A couple of months ago, at the request of the school board, we had M assessed by a psychiatrist.
Initially, we were told that she was accepting patients into her private practice and depending on her assessment, he might be able to see her for follow-up care. But within the first few minutes of meeting with the psychiatrist, she made it clean that her only role was to provide the assessment, as requested by the board. If M needed any follow-up, we would need to seek out these services in the community. Since we have been trying to find a child psychiatrist for a couple of years, this wasn’t terribly helpful.
But we kept an open mind about the process and did our best to answer the psychiatrist’s questions. As part of the assessment, she also spoke to M and to the principal at his school.
It took a while for the report to arrive. When it finally did come, it contained a number of recommendations, the most puzzling of which related to his anxiety. The recommendation began “the parents see the child as anxious” and went on to conclude that once found a medication that better managed his ADHD, any anxiety could be expected to diminish.
The recommendation was supported in the body of the report by the following observations: “the principal did not see M as anxious” and “M didn’t see himself as anxious”. Even though we raised it during the interview, the report did not mention that both the psychiatrists in the treatment program M was in a couple of years ago had diagnosed him with anxiety. Nor was there any reference to the fact that the psychologist M has been seeing since September definitely sees him as anxious.
The principal’s statement made no sense to us. She sees M every day and we’ve had numerous discussions about how to help him manage his anxiety.
But even more confounding was the fact that the psychiatrist appeared to give more weight to M’s perceptions than ours. He doesn’t think he suffers from anxiety? He’s 10. When he gets angry, he punches other kids. And sometimes he thinks he’s a cat. I’m all for taking the child’s perception into account, but wouldn’t we, as his parents, have a pretty good idea of whether or not our child is anxious?
It turns out the that the principal was misquoted – she did tell the psychiatrist that M was anxious but that she wasn’t always certain how much his anxiety played into some of his interactions with his peers. This is a fair observation, because when he lashes out at other kids, it isn’t always obvious to us that he’s anxious, as opposed to pissed off.
I prepared a long letter back to the psychiatrist and highlighted a number of factual errors and other areas that were problematic for us. To her credit, she responded promptly and made the requested revisions, including a reference to the previous diagnoses of anxiety.

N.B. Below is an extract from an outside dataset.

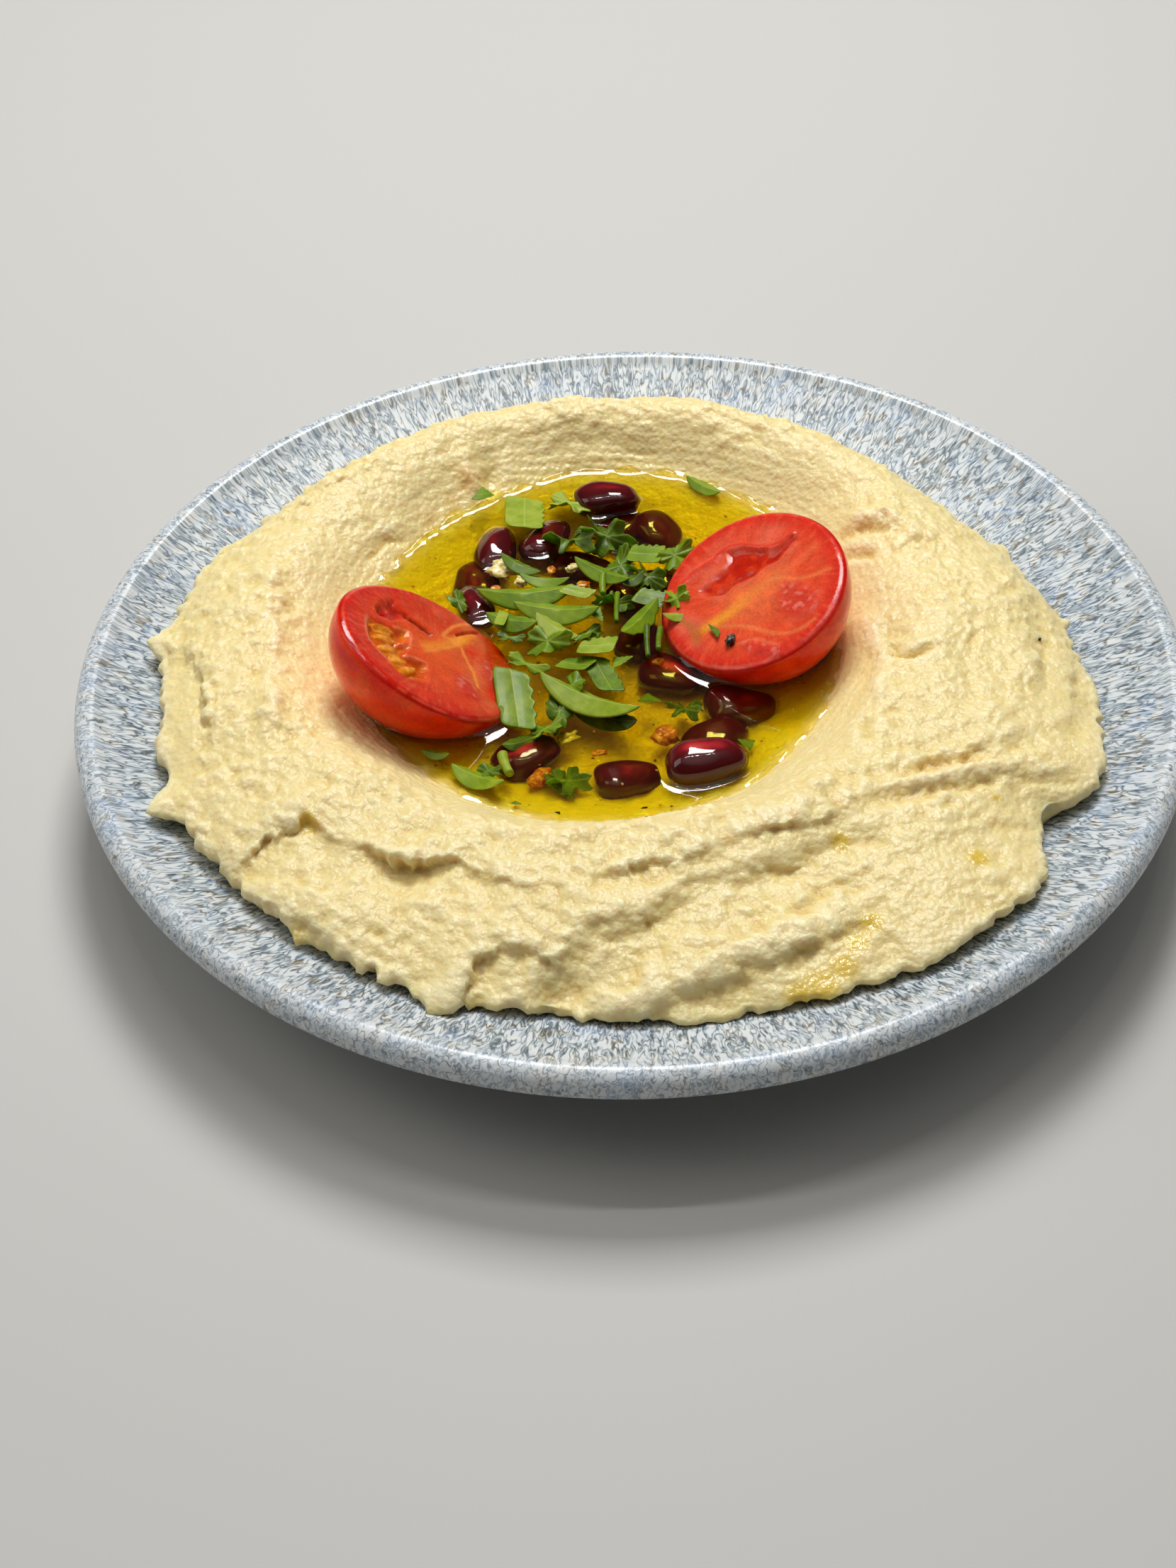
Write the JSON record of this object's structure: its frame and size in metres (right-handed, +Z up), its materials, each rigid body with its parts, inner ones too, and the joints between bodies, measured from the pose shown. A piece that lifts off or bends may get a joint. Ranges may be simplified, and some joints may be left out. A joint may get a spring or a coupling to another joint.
{
  "type": "plated hummus",
  "caption": "Mound of hummus on a round coupe plate, with a spooned well of olive oil holding cherry tomato halves, pomegranate seeds and parsley.",
  "frame": {"origin": "centre of the underside of the plate's foot ring, on the table", "axes": "+Z up out of the plate; the front of the dish faces -Y; +X to the right seen from the front"},
  "size_m": [0.182, 0.182, 0.0364],
  "materials": {
    "stoneware_glaze": "glossy reactive glaze, white cells divided by thin blue-grey and brown lines",
    "hummus": "moist, grainy chickpea paste, satin",
    "olive_oil": "clear golden-green oil, mirror smooth",
    "tomato": "glossy red skin and wet cut flesh",
    "pomegranate": "dark red, glossy, slightly see-through"
  },
  "bodies": {
    "root": {"plate": "stoneware_glaze", "hummus": "hummus", "olive_oil": "olive_oil", "tomato_half_right": "tomato", "tomato_half_left": "tomato", "pomegranate_seed_1": "pomegranate", "pomegranate_seed_2": "pomegranate", "pomegranate_seed_3": "pomegranate", "pomegranate_seed_4": "pomegranate", "pomegranate_seed_5": "pomegranate"}
  },
  "joints": []
}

Although the process was a bit frustrating, it was highly instructive. Perhaps the most important thing we learned is that we know our son better than anyone else. While the principal may not always see a casual relationship between M’s behaviour and his anxiety, his dad and I know that anxiety is at the root of most of M’s issues, particularly at school and daycare. But connecting the dots isn’t always easy – it’s rarely a straight line from point A to point B. More like start at point P and veer off to point T and then swing back to point F.
The connection between M’s anxiety and how he interacts with the rest of the world was brought back to me earlier in the week when we had to go in and speak to the daycare about his behaviour. It was clear to me that M was increasingly anxious about his recent difficulties with a group of boys at daycare (admittedly, totally of his own making). As a result, the daycare was seeing an escalation in M’s behaviour – he was starting to react negatively to things the other were saying and jumping to conclusions that weren’t based on any observable evidence, to the point where he was striking out and being verbally and physically aggressive. After M punched another child earlier this week, for no apparent reason (that they could observe), the daycare staff decided he couldn’t participate in active games for the next couple of weeks. At first, M was upset, but he didn’t have any additional conflicts this week at the daycare. By sitting out the active games, he hasn’t had much contact with the group of boys he’s having difficulties with, significantly reducing his anxiety. It isn’t just his relations with the other kids, it’s the fact that the games are mostly unstructured and a free-for-all. Not an ideal situation for M, who finds this sort of mass chaos really stressful. He won’t tell us this, but the fact that he hasn’t yelled rude words or punched anyone since Monday is pretty strong evidence that this is the case. Plus, the school was starting to see some escalation in his behaviour late last week and early in the week, but things were back to normal (M’s normal) by mid-week. I did get a call from the school today, but as the principal hastened to tell me, M was not feeling well. The fact that he was coming down with a cold may also have played a part in some of his struggles this week – we know from experience that M often starts to act out a few days before he actually falls ill.
So the next time someone tries to tell me that M isn’t anxious, I will be as polite as I can and suggest to them what I already know – just because they can figure out what’s causing the anxiety, doesn’t mean it isn’t there. We just have to look harder and dig a little deeper.